Outsourcing: IBRA issued a call for expressions of interest from third parties to act as servicing agencies for small loans. Eleven agents were expected to be selected.

BANK BALI CASE

On May 1, businessman Joko Tjandra, head of the Mulia conglomerate and alleged mastermind of the Bank Bali scandal (in brief: collusion with GOI officials to engineer IBRA's payment of an interbank claim to Bank Bali) went back on trial. Tjandra is the only suspect in the scandal to be put on trial so far. The first proceedings were stopped short in early March when a judge ruled that Tjandra's case should be civil rather than criminal. A higher court ruled at the end of March that Tjandra's criminal trial should go forward. A different judge is handling the case.

ECONOMIC INDICATORS

Inflation remained low. Consumer prices increased 0.56 percent in April, bringing January-April 2000 inflation to 1.50 percent, according to the Central Bureau of Statistics (www.bps.go.id). Analysts forecast 7-10 percent inflation this year, in part depending on administered price increases for fuel and electricity.

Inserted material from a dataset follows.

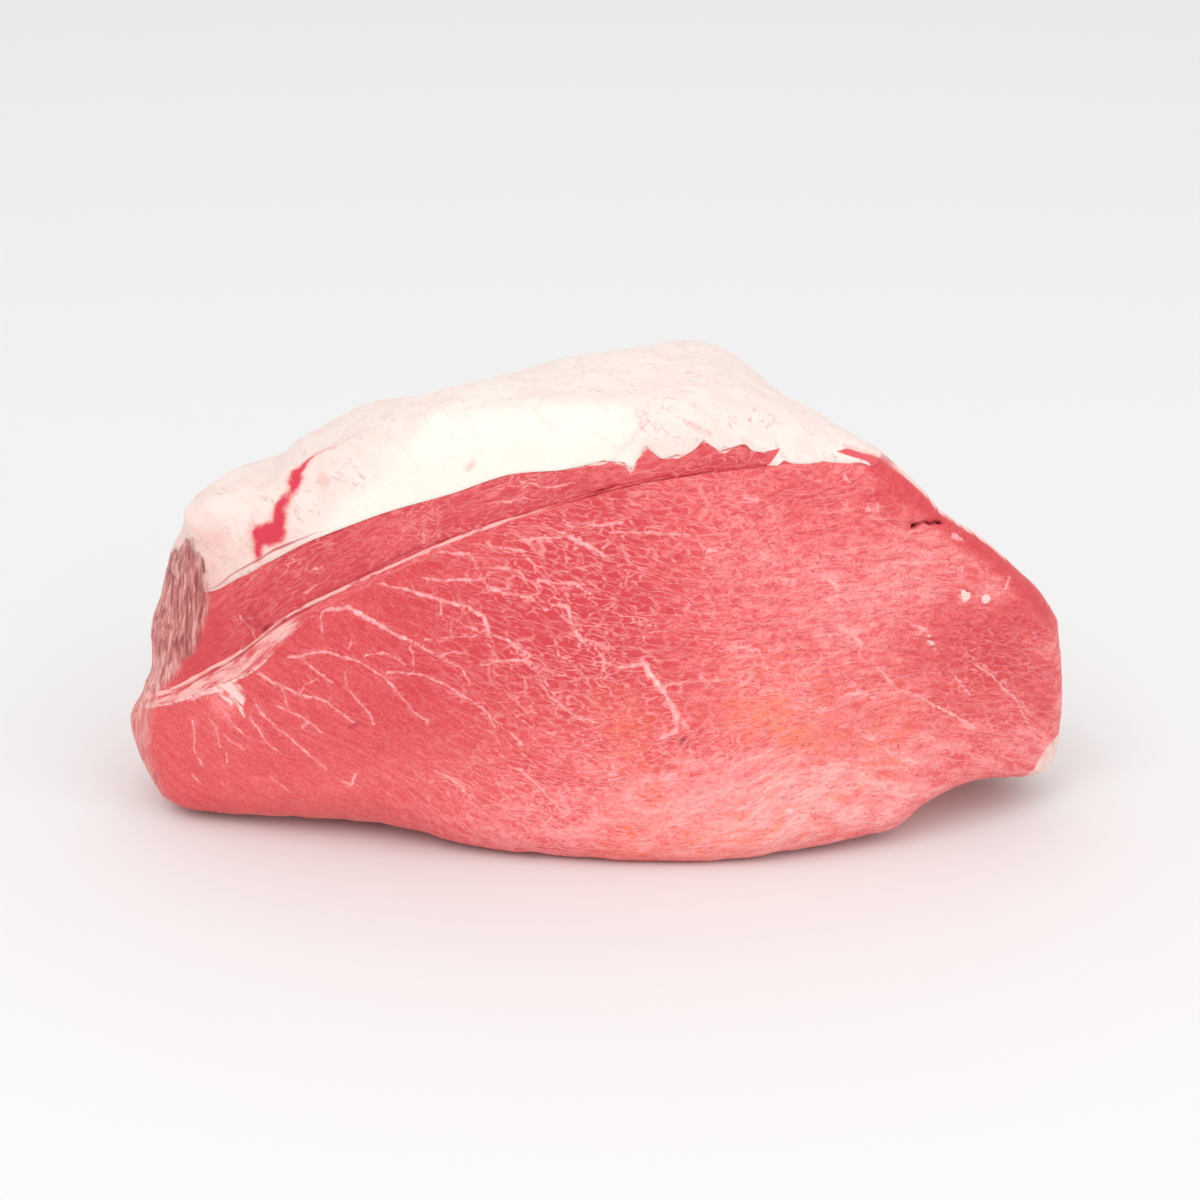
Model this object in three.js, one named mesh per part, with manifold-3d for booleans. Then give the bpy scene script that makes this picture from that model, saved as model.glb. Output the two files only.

Foreign exchange reserves: Bank Indonesia representatives made conflicting comments about its ability to intervene as the exchange rate sagged. Net foreign exchange reserves stood at US$ 18.2 billion as of May 2, according to Bank Indonesia (www.bi.go.id).

Exchange rate: weakened during April.

Date Rp/USD (spot)
3-Apr 7,630
10-Apr 7,665
17-Apr 7,690
24-Apr 7,856
28-Apr 7,930
2-May 8,015

Source: CNBC broadcasts.

Exports continued to increase, according to preliminary GOI data. March 2000 exports reached US$ 4.94 billion, increase of 3.7 percent over February 2000, and above monthly export levels pre-crisis (highest 1997 monthly export figure was US$ 4.7 billion). Non-oil exports (a better reflection of the manufacturing sector) reached US$ 3.84 billion in March, a 4.6 percent increase over February. Imports also increased to US$ 2.24 billion in March, up 6.2 percent from February. Capital imports, which fell sharply during the crisis, increased 52 percent in March 2000 compared to February 2000, which the director of the Central Bureau of Statistics interpreted as a sign that investors saw good prospects in Indonesia.